Past Papers and Examiners Reports are a gift

Find out your exam board and use their past papers until you run out. This way you are able to see the type of questions that have come up before and you can practice your technique. The best way to do these questions are to:

  1. Get the exam paper up and look at the question. If you have no idea what to do revise the topic (MyMaths is ideal for this). If you have some idea try and answer it. Answer all the sub-questions (so 1a. 1b. 1c (i) and so on) 
  2. Then when the question has finished mark it with the mark scheme and every question (regardless if you got it right or not) read the Examiners Report. This is when the Head Examiner gets all the examiners together and the discuss the common mistakes and whether a question was too hard. It lets you see if you are making common and silly mistakes. It also lets you see if it was a higher demand question and whether the people who get similar grades to you got that question right. I love these things.
  3. Repeat with every question. It's going to take a while but you will learn how to correct your mistakes and it will hopefully help you in the exam its self.

Do not work for more than a solid two hours and this is when your revision will stop being as effective. After every 1:30-2 hours take a half hour break and watch TV or talk to your friends or go for a walk. Staying cooped up with just revision is likely to make you just feel sad and then you are less likely to revise effectively. 

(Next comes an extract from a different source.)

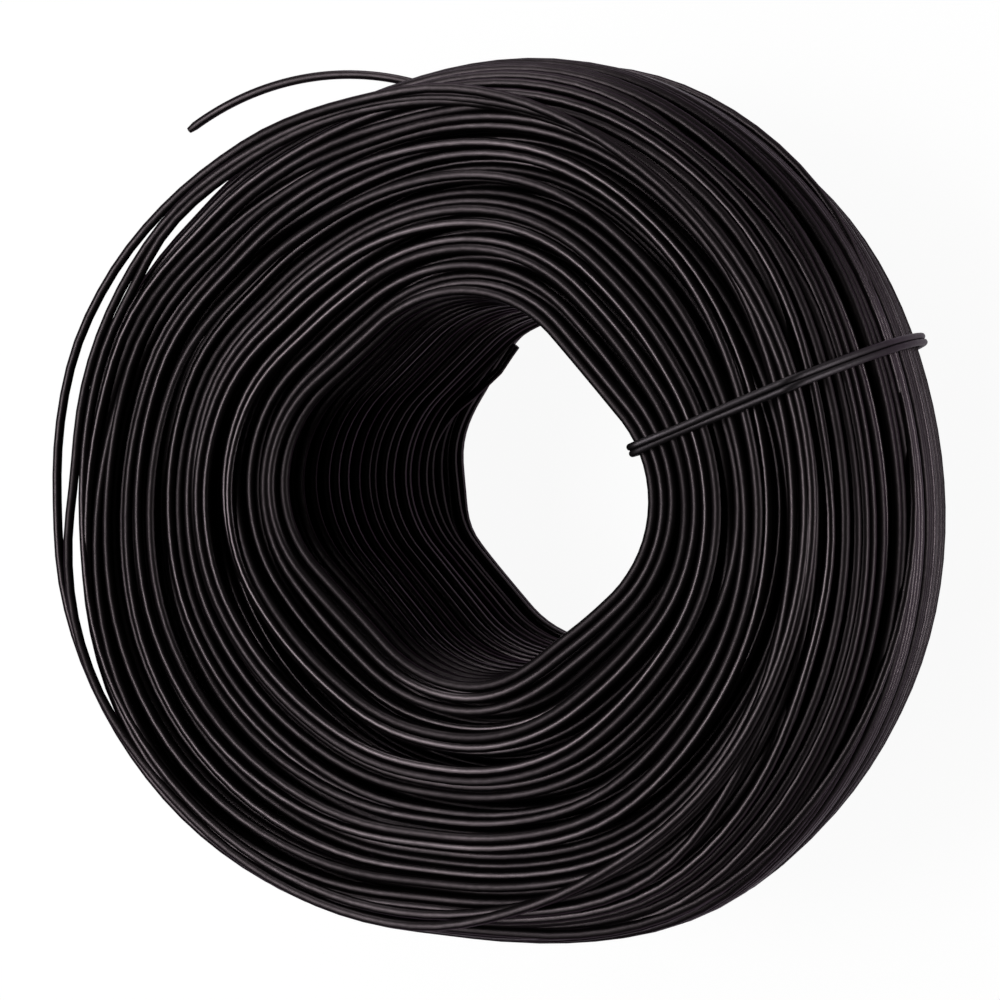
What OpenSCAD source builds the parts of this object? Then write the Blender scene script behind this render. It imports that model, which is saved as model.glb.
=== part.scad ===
// Coil of tie wire: a ring of wound wire with a rounded square hole, held by one binding tie.
// The coil lies on one of its ends, with its axis upright along Z.
// The origin is the bottom centre of the whole part.

/* [Wire] */
// Diameter of the wound wire
wire_d = 1.5; // [1.3:0.05:1.6]
// Diameter of the wire of the binding tie
tie_d = 1.6; // [1.3:0.05:1.8]

/* [Winding] */
// Width of the winding along its axis, over the outermost turns
coil_w = 66; // [62:1:80]
// Radius of the rim at the middle of its width
rim_r = 71.5; // [70:0.5:76]
// Radius of the rim where it meets the two ends
edge_r = 62; // [61:0.5:66]
// How far the rim's centre lies to the left of the hole's centre
rim_left = 6.5; // [0:0.5:7]
// How far the rim's centre lies below the hole's centre
rim_down = 3; // [0:0.5:4]

/* [Hole] */
// Clear width of the hole between its flats
hole_w = 50; // [46:1:52]
// Clear height of the hole between its flats
hole_h = 52.5; // [48:0.5:54]
// Corner radius of the hole
hole_r = 18.5; // [16:0.5:20]
// Turn of the hole about the axis of the coil
hole_turn = 42.5; // [35:0.5:50]

/* [Turns] */
// Turns that show on each end
end_turns = 14; // [6:1:14]
// Turns that show along the wall of the hole
bore_turns = 22; // [6:1:22]
// Turns that show across the rim
rim_turns = 23; // [9:2:25]

/* [Loose wire] */
// How far the loose turn's centre lies to the left of the rim's centre
loose_left = 11.5; // [11:0.5:12]
// Radius of the loose turn
loose_r = 56; // [56:0.5:57]
// How far the loose turn lies above the middle of the winding
loose_up = 28; // [26:0.5:29]
// Tilt of the loose turn from the coil's ends
loose_tilt = 3; // [2:0.5:5]
// Angle that the loose turn spans
loose_sweep = 100; // [96:1:104]
// Direction in which the free end leaves the rim
free_from = 99; // [90:1:105]
// Angle at which the free end lifts off the rim
free_lift = 35; // [25:1:40]
// Bend radius of the free end
free_bend = 54; // [50:1:60]
// Angle through which the free end bends
free_sweep = 58; // [50:1:64]
// How far the free end lies below the middle of the winding
free_down = 6; // [0:1:12]

/* [Binding tie] */
// Direction in which the tie crosses the winding
tie_turn = 22; // [15:1:30]
// How far the tie passes to one side of the axis of the coil, halfway up
tie_aside = 1.6; // [0:0.2:3]
// Lean of the tie across the width, as sideways over upwards
tie_lean = 0.075; // [0:0.025:0.1]
// Length of the twisted tail of the tie
tail_len = 12; // [8:1:16]
// Length along which the tail's strands make one full twist
tail_pitch = 6; // [5:0.5:8]

/* [Hidden] */
wire_sides = 8;
core_half = coil_w / 2 - wire_d / 2;
rim_mid = rim_r - wire_d / 2;
rim_edge = edge_r - wire_d / 2;
rim_bulge = 3.5;
rim_centre = [-rim_left, -rim_down];
bore_r = hole_r + wire_d / 2;
flat_x = hole_w / 2 - hole_r;
flat_y = hole_h / 2 - hole_r;

// Thickness of a layer below its outermost turn, and depth of the grooves between the turns
layer_w = 0.74 * wire_d;
rim_groove = wire_d;
end_groove = 2;
bore_groove = 0.5;
// How far a layer reaches into the body
seat = 0.3;
end_half = core_half - end_groove;
bore_reach = end_half - 0.4 * wire_d;

tie_gap = 0.15;
tie_clear = (wire_d + tie_d) / 2 + tie_gap;
tie_bend = 2;
tail_half = 0.95 * tie_d;
tail_drop = core_half + tie_clear + tie_d / 2 - tail_half;
tail_off = sqrt(pow(wire_d / 2 + tail_half + tie_gap, 2) - pow(tail_drop - core_half, 2));
hole_corner = [flat_x * cos(hole_turn) + flat_y * sin(hole_turn),
               flat_x * sin(hole_turn) - flat_y * cos(hole_turn)];

// Radius of the rim's outermost wire centres, at a place from -1 to 1 across the width
function rim_at(place) = rim_mid - (rim_mid - rim_edge) * pow(abs(place), rim_bulge);

// Centre of the wire of one rim turn, as radius and height
function rim_point(i) =
    let (place = 2 * i / (rim_turns - 1) - 1) [rim_at(place), place * core_half];

function unit(v) = v / norm(v);
function heading(turn) = [cos(turn), sin(turn)];

// Rounded to a hundredth, so that the arcs and straights of a turn meet exactly
function snap(v) = round(100 * v) / 100;

// Where a line in direction turn, shifted sideways, leaves a circle
function line_out(turn, shift, centre, radius) =
    let (along = heading(turn), across = heading(turn + 90))
    centre * along + sqrt(radius * radius - pow(centre * across - shift, 2));

// Ring of points round a wire at one point of its route, square to the direction of travel
function ring(at, travel, up, d) =
    let (side = unit(cross(travel, up)), top = cross(side, unit(travel)))
    [for (k = [0:wire_sides - 1]) let (a = 360 * k / wire_sides)
        at + d / 2 * (cos(a) * side + sin(a) * top)];

// Wire swept along a route. up is any direction that the route never takes.
module swept_wire(route, up, d, closed = false) {
    n = len(route);
    rings = [for (i = [0:n - 1])
        let (before = closed ? (i + n - 1) % n : max(i - 1, 0),
             after = closed ? (i + 1) % n : min(i + 1, n - 1))
        each ring(route[i], route[after] - route[before], up, d)];
    sides = [for (i = [0:n - (closed ? 1 : 2)], k = [0:wire_sides - 1])
        let (j = (i + 1) % n, m = (k + 1) % wire_sides)
        [i * wire_sides + k, i * wire_sides + m, j * wire_sides + m, j * wire_sides + k]];
    caps = closed ? [] : [
        [for (k = [wire_sides - 1:-1:0]) k],
        [for (k = [0:wire_sides - 1]) (n - 1) * wire_sides + k]];
    polyhedron(points = rings, faces = concat(sides, caps), convexity = 8);
}

// Section of a turn: the wire, with the edge of its layer below or above it where depth isn't 0
module turn_section(depth) {
    circle(d = wire_d, $fn = 16);
    if (depth != 0)
        translate([-layer_w / 2, min(0, depth)]) square([layer_w, abs(depth)]);
}

// One turn as a closed loop: a rounded rectangle by the hole that becomes round further out
module turn_loop(out, height, depth = 0) {
    r = snap(bore_r + (rim_edge - bore_r) * out);
    x = snap(flat_x * (1 - out));
    y = snap(flat_y * (1 - out));
    translate([rim_centre.x * out, rim_centre.y * out, height])
    rotate(hole_turn) {
        for (corner = [[x, y, 0], [-x, y, 90], [-x, -y, 180], [x, -y, 270]])
            translate([corner.x, corner.y, 0]) rotate(corner[2])
            rotate_extrude(angle = 90, $fn = 96) translate([r, 0]) turn_section(depth);
        for (side = [-1, 1]) {
            translate([-x, side * (r + y), 0]) rotate([90, 0, 90])
            linear_extrude(2 * x) turn_section(depth);
            translate([side * (r + x), y, 0]) rotate([90, 0, 0])
            linear_extrude(2 * y) turn_section(depth);
        }
    }
}

// Outline of the hole behind the turns of the innermost layer
module bore_outline() {
    r = bore_r + bore_groove;
    square([2 * (flat_x + r), 2 * flat_y], center = true);
    square([2 * flat_x, 2 * (flat_y + r)], center = true);
    for (x = [-flat_x, flat_x], y = [-flat_y, flat_y])
        translate([x, y]) circle(r = r, $fn = 96);
}

// Section of the wound ring: its body, and the rim turns with the edges of their layers
module ring_section() {
    corner = rim_edge + wire_d / 2;
    polygon(concat([[0, -end_half], [corner, -end_half]],
                   [for (i = [1:rim_turns - 2]) rim_point(i) - [rim_groove, 0]],
                   [[corner, end_half], [0, end_half]]));
    for (i = [0:rim_turns - 1]) translate(rim_point(i)) circle(d = wire_d, $fn = 16);
    for (i = [1:rim_turns - 2])
        translate(rim_point(i) - [rim_groove + seat, layer_w / 2]) square([rim_groove + seat, layer_w]);
    for (low = [-core_half, end_half - seat])
        translate([rim_edge - layer_w / 2, low]) square([layer_w, end_groove + seat]);
}

// The wound ring: turned outside with its rim turns, with the rounded square hole through it
module winding() {
    difference() {
        translate(rim_centre) rotate_extrude($fn = 144) ring_section();
        translate([0, 0, -coil_w]) linear_extrude(2 * coil_w) rotate(hole_turn) bore_outline();
    }
    for (i = [0:end_turns - 1], side = [-1, 1])
        turn_loop((i + 0.5) / (end_turns + 0.5), side * core_half, -side * (end_groove + seat));
    for (i = [0:bore_turns - 1])
        turn_loop(0, bore_reach * (2 * i / (bore_turns - 1) - 1));
}

// Loose outer turn that stands clear of the rim at the left
module loose_turn() {
    translate([rim_centre.x - loose_left, rim_centre.y, loose_up])
    rotate([loose_tilt, 0, 0]) rotate(180 - loose_sweep / 2)
    rotate_extrude(angle = loose_sweep, $fn = 144) translate([loose_r, 0]) circle(d = wire_d, $fn = 16);
}

// Centre of the arc that the free end follows, away from the rim and round to the left
function free_centre() =
    rim_centre + (rim_mid - wire_d / 2) * heading(free_from) - free_bend * heading(free_from - free_lift);

// Free end of the wire
module free_end() {
    translate([free_centre().x, free_centre().y, -free_down]) rotate(free_from - free_lift)
    rotate_extrude(angle = free_sweep, $fn = 144) translate([free_bend, 0]) circle(d = wire_d, $fn = 16);
}

// The whole wire: the wound ring, its loose turn and its free end
module wire_coil() {
    color([0.13, 0.12, 0.13]) lying() {
        winding();
        loose_turn();
        free_end();
    }
}

// Lays the coil on its lower end, with the origin under the middle of its box
module lying() {
    rim_low = rim_centre.y - rim_r;
    free_high = free_centre().y + free_bend + wire_d / 2;
    translate([-rim_centre.x, -(rim_low + free_high) / 2, core_half + tie_clear + tie_d / 2]) children();
}

// Slope of the rim's outline at a place across the width
function rim_slope(place) =
    -sign(place) * rim_bulge * (rim_mid - rim_edge) / core_half * pow(abs(place), rim_bulge - 1);

// Sideways place of the leaning tie at a height
function aside(height) = -tie_aside - tie_lean * height;

// Point over the rim, clear of the turns, as distance out and height
function over_rim(place) =
    [line_out(tie_turn, aside(place * core_half), rim_centre, rim_at(place)), place * core_half]
    + tie_clear * unit([1, -rim_slope(place)]);

// Route of the tie from the hole across one end, as distance out and height
function across_end(end) =
    let (face = core_half + tie_clear,
         inner = line_out(tie_turn, aside(end * face), hole_corner, hole_r) - tie_d / 2 - tie_gap,
         outer = line_out(tie_turn, aside(end * face), rim_centre, rim_edge))
    concat([for (a = [180:-22.5:90])
               [inner + tie_bend * (1 + cos(a)), end * (face - tie_bend * (1 - sin(a)))]],
           [for (k = [1:4]) [inner + tie_bend + (outer - inner - tie_bend) * k / 5, end * face]]);

// Closed route of the tie round the winding's section, as distance out and height
function tie_route() =
    let (lower = across_end(-1))
    concat(across_end(1), [for (k = [0:24]) over_rim(1 - k / 12)],
           [for (k = [len(lower) - 1:-1:0]) lower[k]]);

// The tie: a closed loop of wire round the winding. Its two ends are twisted into a tail,
// which is folded down along the lower edge of the rim.
module binding_tie() {
    start = aside(-tail_drop);
    tail = line_out(tie_turn, start, rim_centre, rim_edge) + tail_off;
    color([0.2, 0.19, 0.2]) lying() rotate(tie_turn) {
        swept_wire([for (p = tie_route()) [p.x, aside(p.y), p.y]], [0, 1, 0], tie_d, closed = true);
        translate([tail, start + tie_d / 2, -tail_drop]) rotate([90, 0, 0])
        linear_extrude(tail_len, twist = 360 * tail_len / tail_pitch, slices = 48)
        for (side = [-1, 1]) translate([0, side * (tail_half - tie_d / 2)]) circle(d = tie_d, $fn = 12);
    }
}

wire_coil();
binding_tie();
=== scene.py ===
# %% [markdown]
# # A coil of black tie wire
# A coil of tie wire is one long soft steel wire, wound in layers on a rounded square block. The
# block is then taken out, and a thinner wire tied round the ring keeps it together. The black
# colour is the scale that grows on the steel while it is annealed.
#
# What makes such a coil look real is its winding: hundreds of turns that run side by side, cross
# each other at a small angle and leave dark gaps. A bump map can't show that, because the eye sees
# between the turns. So here every turn is a real tube, and its route is worked out the way the
# winding machine lays it.

# %% Load the frame
import math

import bmesh
import bpy
import numpy as np
from mathutils import Matrix, Vector


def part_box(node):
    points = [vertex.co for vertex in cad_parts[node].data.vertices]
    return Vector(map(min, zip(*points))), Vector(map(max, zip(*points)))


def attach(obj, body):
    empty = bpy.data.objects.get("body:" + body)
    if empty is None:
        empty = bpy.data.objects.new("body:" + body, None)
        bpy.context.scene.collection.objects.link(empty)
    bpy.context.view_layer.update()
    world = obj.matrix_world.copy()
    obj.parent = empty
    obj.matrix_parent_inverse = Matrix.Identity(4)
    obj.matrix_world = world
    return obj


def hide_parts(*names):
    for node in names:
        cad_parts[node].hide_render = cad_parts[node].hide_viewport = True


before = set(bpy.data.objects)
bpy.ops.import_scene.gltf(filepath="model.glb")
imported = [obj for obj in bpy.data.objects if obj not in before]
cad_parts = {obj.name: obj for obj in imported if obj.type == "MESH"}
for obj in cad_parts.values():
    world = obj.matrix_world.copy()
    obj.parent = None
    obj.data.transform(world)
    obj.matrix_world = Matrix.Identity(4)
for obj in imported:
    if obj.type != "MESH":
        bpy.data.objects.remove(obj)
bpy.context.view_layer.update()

MM = 0.001

# %% [markdown]
# ## The sizes that drive everything
# The coil's width and the radius of its rim come from the frame, so the looks follow the
# construction. The wire's diameter and the rim's shift from the hole are stated here. All routes
# are worked out in millimetres round the middle of the hole, and are moved to their real place at
# the end. A radius or a half width goes to the middle of a wire, so half a wire is taken off.

# %% Measure the coil
WIRE = 1.5
RIM_LEFT, RIM_DOWN = 6.5, 3.0

coil_low, coil_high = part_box("wire_coil")
rim_radius = (coil_high.x - coil_low.x) / 2 / MM - WIRE / 2
half_width = (coil_high.z - coil_low.z) / 2 / MM - WIRE / 2
middle = Vector(((coil_low.x + coil_high.x) / 2 / MM + RIM_LEFT,
                 coil_low.y / MM + rim_radius + WIRE / 2 + RIM_DOWN,
                 (coil_low.z + coil_high.z) / 2 / MM))
rim_centre = np.array([-RIM_LEFT, -RIM_DOWN])
print("rim radius", round(rim_radius, 2), "half width", round(half_width, 2), "middle", middle)

# %% [markdown]
# ## The camera
# The camera is made first. It looks down on the coil's upper end from the right, so that the wall
# of the hole and the turns on the right of the rim both show. Its upper edge is turned towards the
# free end of the wire with a plain matrix of three directions, because a camera that looks almost
# straight down has no natural upright. Its lens, place and target are the result of a camera solve
# that was done outside this file.

# %% Place the camera
LENS = 68.92
EYE = Vector((109.1, 8.2, 295.8))
TARGET = Vector((-7.22, -2.5, 0.0))


def aimed(place, target):
    """Matrix of a camera or lamp at a place, aimed at a target, with its upper edge towards +Y."""
    back = (place - target).normalized()
    right = Vector((0, 1, 0)).cross(back).normalized()
    upward = back.cross(right)
    return Matrix.Translation(place) @ Matrix((right, upward, back)).transposed().to_4x4()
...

If your family are going out and you have revised enough don't be afraid to go with them. If it is a day trip take some revision cards with you so when you're stuck in a queue or something you can whip them out and test yourself. Or you could even download an app on your phone and test yourself in a more interesting way. 

Please remember 

Exam stress is hard and it can cause even the most calm and collected people to freak out. If I am stressed I will get terrible migraines that feel like someone is trampling all over my head so managing stress is key for that to not happen. However, if something has happened or anxiety and stress is making it impossible for you to revise go and see someone. Don't let revision for GCSEs, A Levels or any exam make you feel depressed. It's not worth it. There is more to life than exams - that's not to say they aren't important but your health is more important and if you really do feel down and maybe even suicidal you must talk to someone. A friend, a doctor, a teacher, your parents, me - I DO NOT MIND JUST PLEASE DON'T HURT YOURSELF. You don't have to let your exam results decide your future.